Jakby nie patrzeć uratował tym manewrem "dupe" Twojego samochodu.
Zaoszczędził wszystkim masę nerwów, czasu i formalności.
Co nie znaczy że go usprawiedliwiam. Nie dostosował prędkości i najwyraźniej się zagapił.
A jak dla mnie to ten człowiek najzwyczajniej się zagapił a że jezdnia była mokra więc aby uniknąć zderzenia z właścicielem kamerki salwował się ucieczką na lewo.
Noo i niestety niemal doprowadził do kolizji z pieszymi.
Ale z filmu wynika jasno że nie było to typowe wyprzedzanie samochodu zatrzymującego się aby przepuścić pieszych.
Gdyby uderzył w tył tego mądrali który kręcił film mogłoby to się skończyć dużo gorzej dla pieszych.
Nie wrzucajcie wszystkich do jednego wora.
Obejrzyjcie dokładnie film i pomyślcie zanim kogoś zrównacie z błotem.
Nikt nie mówi że ten kierowca zrobił dobrze.
Po prostu z filmu wynika że żaden z niego pirat drogowy.
Popełnił poważny błąd.
Ale nie porównujcie go do tych co z pełną prędkością wymijają przed przejściami dla pieszych.
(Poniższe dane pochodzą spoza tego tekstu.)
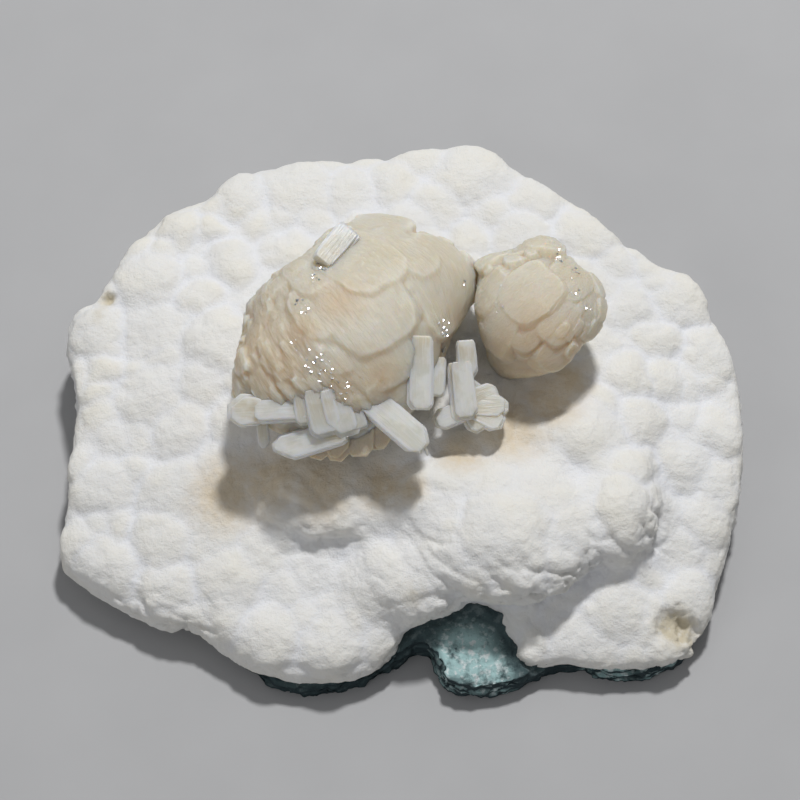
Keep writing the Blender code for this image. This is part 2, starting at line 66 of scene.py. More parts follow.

Żartujesz? Mało brakowało, a dziecko zostałoby rozjechane, i byłaby to jego wina.
Jak jezdnia była mokra to powinien jechać wolniej, dostosowując prędkość do warunków na drodze. Cały czas powinien jechać wolniej, nie można tu mówić o zagapieniu się.
Jakby nie patrzeć uratował tym manewrem "dupe" Twojego samochodu.
Zaoszczędził wszystkim masę nerwów, czasu i formalności.
Co nie znaczy że go usprawiedliwiam. Nie dostosował prędkości i najwyraźniej się zagapił.